Lightricks develops its own open-source video AI models, and the company has also partnered with Google to run the startup’s video model processing – and to distribute the Big Tech firm’s Veo models through the LTX Platform.
“It’s challenging for some [investors] to see it, because AI is a magical, transformative piece of technology that is going to have a huge impact on everything,” Farbman continued, “but it’s similar to what happened in the late 1990s, where the internet was also a magical piece of tech.”
How bad will it be?
Once the enthusiasm for AI wanes, the first thing we’ll see is the money tap drying up.
Venture capitalists and institutional investors will become a lot less frivolous and push for more profits.
They’ll walk away from marginal deals, and that will cause AI startups that depend on external funding to cover their infrastructure costs to struggle.
In a blog post, Bill Hartzer of Hartzer Consulting said this will result in a lot of fledgling AI startups going under or being acquired by larger competitors.
“With the funding spigot turned down, burn-heavy companies will face immediate cash pressure, driving shutdowns, down-rounds and quick sales to strong platforms,” he predicted.
But that’s not to say it’ll bring down the broader economy, or even the technology industry.
While the enormous sums being spent on AI at the moment seem almost ungodly, most of the money comes out of pocket from so-called “hyperscalers” such as Google, Microsoft, Amazon and Meta, which are among the richest companies in the world, using their eye-watering cash flows to support it.
These companies already generate billions of dollars per year in revenue, and even if AI totally disappeared – which it won’t – it wouldn’t cause those existing, massive income streams to dry up.
If the Big Tech companies survive, then so should everyone else.
As Brian Phillips wrote recently in The Ringer, it doesn’t matter much to the average person if Mark Zuckerberg decides to spend billions of dollars to build a new “Superintelligence Lab” in rural Idaho.
That may boost the numbers and make Idaho’s real estate market look healthy, but it has limited impact on economic conditions outside of the AI industry.
AI might be on fire, but the rest of the economy isn’t.
“Groceries are getting more expensive. Utilities are getting more expensive. Thanks to the Trump tariffs, almost everything we buy is getting more expensive. None of that is offset by AI investment,” Phillips said.
AI to emerge stronger, more useful
As the AI industry consolidates and the broader economy rumbles on, Hartzer says the most visible change will be a shift in perception about what AI is actually good for.
AI is not going to go away, even if many companies around now do disappear, because the technology itself will always be extremely powerful, when it’s used properly. And that will be the key, going forward, he believes.
Companies will start asking tougher questions about what kind of return on investment they can expect and focus on factors that can make a difference, such as data quality.
“Boards and CFOs would slow procurement, extend pilots and demand clear productivity gains before expansion,” he said.
“Hype cools, scrutiny rises and the vendors that survive will show measurable outcomes, not demos.”

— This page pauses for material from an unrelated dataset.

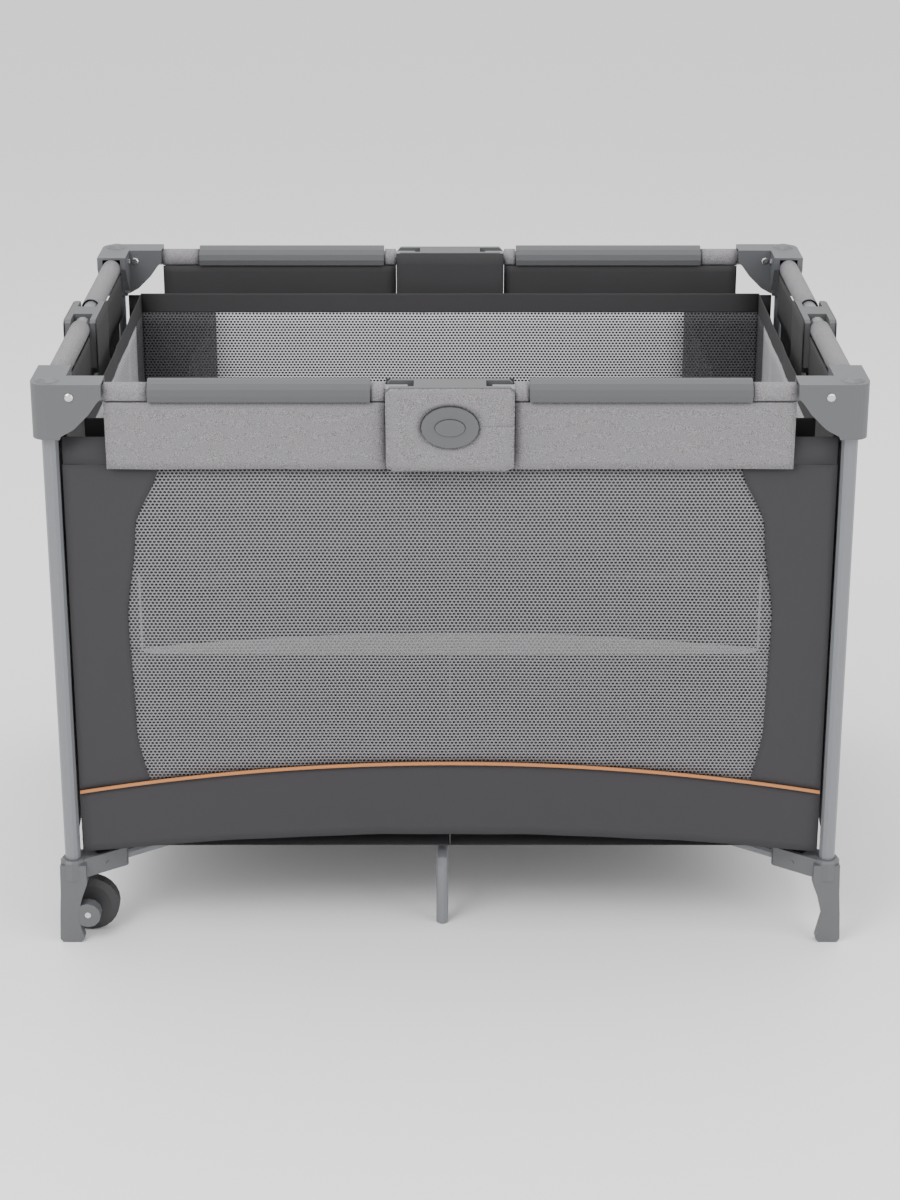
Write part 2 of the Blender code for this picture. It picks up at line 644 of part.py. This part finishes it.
def make_floor(parent):
    """The fabric floor on the base tubes, with an opening for the fold strap."""
    reach_x = POST_X - POST_RADIUS - PANEL_POST_GAP - 0.003
    reach_y = POST_Y - POST_RADIUS - PANEL_POST_GAP - 0.003
    made = finish("fabric_floor", block((-reach_x, -reach_y, FLOOR_Z), (reach_x, reach_y, FLOOR_Z + FLOOR_THICK)),
                  "dark_fabric", parent, smooth=False)
    hole = STRAP_HALF_LENGTH + 0.006, STRAP_HALF_WIDTH + 0.006
    boolean(made, block((-hole[0], -hole[1], FLOOR_Z - 0.01), (hole[0], hole[1], FLOOR_Z + 0.01)))
    return made


def make_bassinet(parent):
    """The hung insert: a tub of thin walls, open above."""
    x, y = BASSINET_HALF
    made = finish("bassinet", block((-x, -y, BASSINET_BOTTOM), (x, y, BASSINET_TOP)), "bassinet_fabric", parent,
                  smooth=False)
    wall = BASSINET_WALL
    boolean(made, block((-x + wall, -y + wall, BASSINET_BOTTOM + wall), (x - wall, y - wall, BASSINET_TOP + 0.01)))
    return made


def make_pad(parent):
    """The mattress pad that lies in the bassinet."""
    low = BASSINET_BOTTOM + BASSINET_WALL + 0.0015
    x, y = PAD_HALF
    return finish("mattress_pad", block((-x, -y, low), (x, y, low + PAD_THICK)), "pad_fabric", parent,
                  smooth=False)


# ---- the whole yard ----
def build():
    """Empties the scene and makes every piece."""
    for old in list(bpy.data.objects):
        bpy.data.objects.remove(old)
    hub = body("hub", hub_pin(CORNERS["front_left"]))
    posts = {}
    for name, signs in CORNERS.items():
        post = body("post_" + name, foot_pin(signs))
        posts[name] = post
        make_post(name, signs, post)
        make_bracket(name, signs, post)
        make_rivets(name, signs, post)
        has_wheel = signs[0] < 0
        make_foot(name, signs, post, has_wheel)
        if has_wheel:
            make_axle(name, signs, post)
            make_wheel(name, signs, body("wheel_" + name, wheel_center(signs)))
        pivot = foot_pin(signs) if name == "front_left" else hub_pin(signs)
        make_base_tube(name, signs, body("base_tube_" + name, pivot))
    for side, ends in (("front", ("left", "right")), ("back", ("left", "right")), ("left", ("front", "back")),
                       ("right", ("front", "back"))):
        frame, post_reach, latch_pin, _ = rail_frame(side)
        for end, end_name in zip((-1, 1), ends):
            name = side + "_" + end_name
            parent = body("rail_" + name, frame.at(end * (post_reach - RAIL_PIN_INSET), 0, 0))
            make_rail(name, side, end, parent)
            if side in ("front", "back"):
                make_grip(name, side, end, parent)
        latch = body("latch_" + side, frame.at(-latch_pin, 0, 0))
        make_latch(side, latch)
        make_button(side, body("button_" + side, frame.at(0, 0, COLLAR_MIDDLE)))
    make_hub(hub)
    make_strap(hub)
    for name, sign in (("front", -1), ("back", 1)):
        make_middle_leg(name, sign, body("middle_leg_" + name, (sign * LEG_OFFSET, sign * HUB_PIN_RADIUS,
                                                                BASE_PIN_Z)))
    for side, corner in (("front", "front_left"), ("left", "front_left"), ("back", "back_left"),
                         ("right", "front_right")):
        make_panel(side, posts[corner])
    make_floor(hub)
    insert = body("insert", (0, 0, BASSINET_BOTTOM))
    make_bassinet(insert)
    make_pad(insert)


build()
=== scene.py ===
"""Looks of the travel play yard: finishes, fabric walls, bassinet insert, lights and camera."""
import json
import logging
from dataclasses import dataclass
from enum import Enum
from math import cos, pi, radians, sin
from typing import Callable, Sequence

import bpy
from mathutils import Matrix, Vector


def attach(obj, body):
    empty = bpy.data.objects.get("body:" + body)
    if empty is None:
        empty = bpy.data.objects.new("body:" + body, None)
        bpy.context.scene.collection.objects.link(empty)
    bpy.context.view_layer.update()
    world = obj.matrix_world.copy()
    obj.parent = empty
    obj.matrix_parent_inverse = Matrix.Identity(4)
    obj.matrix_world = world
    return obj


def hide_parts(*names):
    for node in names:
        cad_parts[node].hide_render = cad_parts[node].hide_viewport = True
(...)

The surviving AI developers will also see benefits from the glut of underutilized AI infrastructure that follows any bubble.
If the likes of Google and Amazon’s multibillion-dollar data centers are sitting idle, they’ll respond by slashing their prices dramatically to try and get more customers.

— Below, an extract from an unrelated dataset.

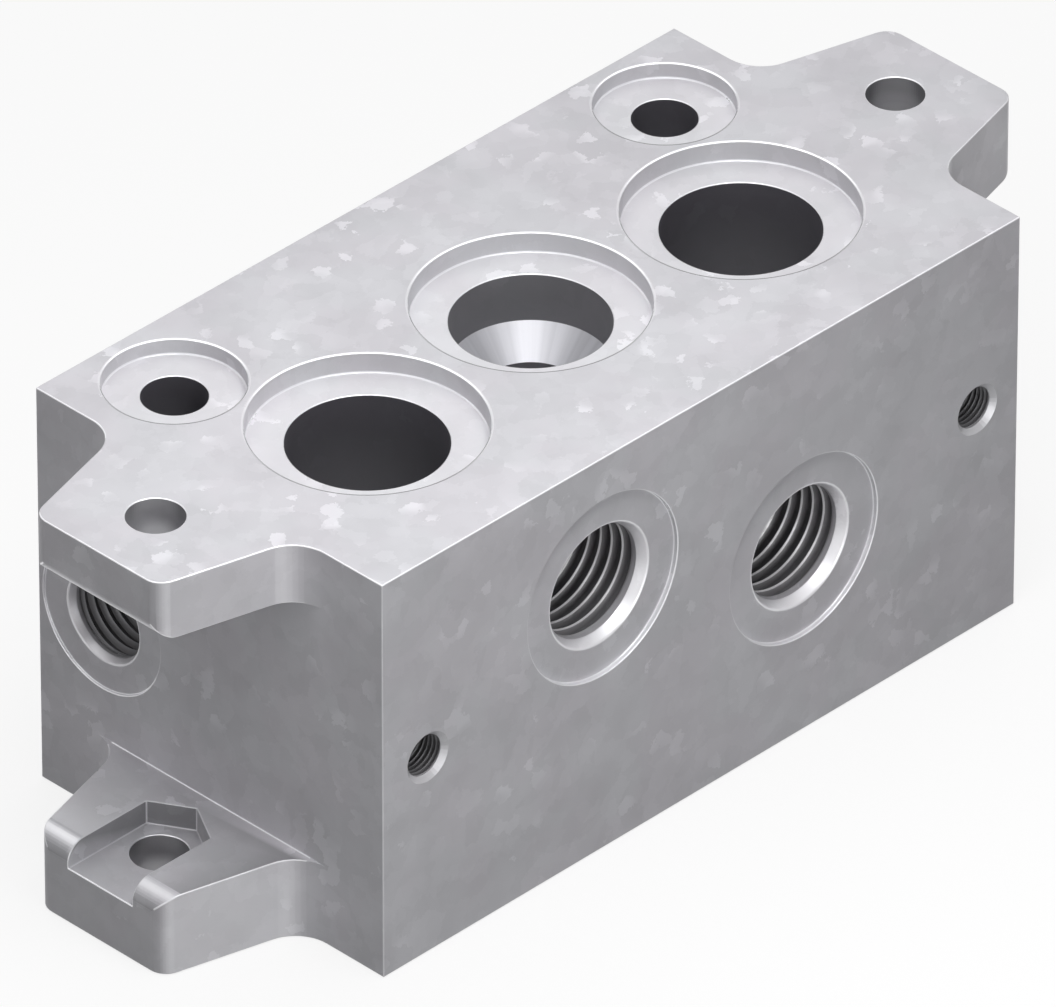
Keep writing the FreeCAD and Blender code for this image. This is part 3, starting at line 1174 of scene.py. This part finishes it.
def seen_directly(tree):
    """1 for camera, glossy and transmission rays, 0 for the others."""
    path = add_node(tree, "ShaderNodeLightPath").outputs
    seen = combine_values(tree, "MAXIMUM", path["Is Camera Ray"], path["Is Glossy Ray"])
    return combine_values(tree, "MAXIMUM", seen, path["Is Transmission Ray"])


def mixed(tree, share, first, second):
    """A shader between the first and the second one."""
    return add_node(tree, "ShaderNodeMixShader", _0=share, _1=first.outputs[0], _2=second.outputs[0])


def add_floor():
    """A floor that is seen nearly white with the object's shadow, and that lights the object little."""
    bm = bmesh.new()
    bmesh.ops.create_grid(bm, x_segments=1, y_segments=1, size=floor_half_width)
    mesh_data = bpy.data.meshes.new("floor")
    bm.to_mesh(mesh_data)
    bm.free()
    floor = bpy.data.objects.new("floor", mesh_data)
    floor.location = (0, 0, floor_level)
    bpy.context.scene.collection.objects.link(floor)
    made = bpy.data.materials.new("floor")
    made.use_nodes = True
    tree = made.node_tree
    tree.nodes.clear()
    lit = add_node(tree, "ShaderNodeBsdfDiffuse", Color=white_colour)
    glow = add_node(tree, "ShaderNodeEmission", Color=white_colour)
    grey = add_node(tree, "ShaderNodeBsdfDiffuse", Color=(floor_bounce, floor_bounce, floor_bounce, 1))
    surface = mixed(tree, seen_directly(tree), grey, mixed(tree, floor_glow, lit, glow))
    add_node(tree, "ShaderNodeOutputMaterial", Surface=surface.outputs[0])
    floor.data.materials.append(made)


def add_world():
    """A world that is seen white and lights the object weakly from all sides."""
    world = bpy.data.worlds.new("studio")
    world.use_nodes = True
    bpy.context.scene.world = world
    tree = world.node_tree
    tree.nodes.clear()
    fill = add_node(tree, "ShaderNodeBackground", Color=white_colour, Strength=world_fill)
    seen = add_node(tree, "ShaderNodeBackground", Color=white_colour)
    surface = mixed(tree, seen_directly(tree), fill, seen)
    add_node(tree, "ShaderNodeOutputWorld", Surface=surface.outputs[0])


def add_sun(name, towards, irradiance, spread):
    """A distant soft lamp; an irradiance of 1 shows a white face that looks straight at it as white."""
    data = bpy.data.lights.new(name, "SUN")
    data.energy = irradiance * math.pi
    data.angle = math.radians(spread)
    made = bpy.data.objects.new(name, data)
    made.rotation_euler = Vector(towards).to_track_quat("Z", "Y").to_euler()
    bpy.context.scene.collection.objects.link(made)


def add_area(name, location, size, irradiance):
    """A round soft lamp aimed at the plate; irradiance is what reaches the plate's middle."""
    data = bpy.data.lights.new(name, "AREA")
    data.shape = "DISK"
    data.size = size
    target = Vector((0, 0, height * millimetre / 2))
    away = Vector(location) - target
    data.energy = irradiance * math.pi * math.pi * away.length_squared
    made = bpy.data.objects.new(name, data)
    made.location = location
    made.rotation_euler = away.to_track_quat("Z", "Y").to_euler()
    bpy.context.scene.collection.objects.link(made)


add_camera()
add_floor()
add_world()
add_sun("overhead", (0.24, 0.26, 1.0), 0.42, 70)
add_area("front", (-0.04, -0.19, 0.04), 0.12, 0.24)
add_area("upper_front", (-0.06, -0.10, 0.36), 0.2, 0.26)
add_area("left", (-0.39, -0.02, 0.08), 0.2, 0.122)
add_area("near_top", (-0.04, -0.045, 0.135), 0.06, 0.175)

body = casting()
round_edges(body)
combine(body, channel_cutters() + port_cutters() + clamp_cutters() + valve_cutters(), "DIFFERENCE")
finish_mesh(body)
body.name = "manifold_plate"
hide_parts("manifold_block")
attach(body, "root")

bpy.context.scene.view_settings.view_transform = "Standard"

By giving AI developers access to cheaper compute resources, they’ll trigger a fresh wave of experimentation that leads to more innovative, thoughtful, value-generating AI products.
According to Farbman, the value will come once the industry begins to fully understand AI’s capabilities, and more importantly, its limitations.
It might take a bubble to help us figure out the technology’s limits, but once that happens, we devise ways to get around them.
“What’s going to happen is that people are going to start to create products that are going to overcome the limitations of the technology with human interaction,” he said. “That’s where the value is going to be.”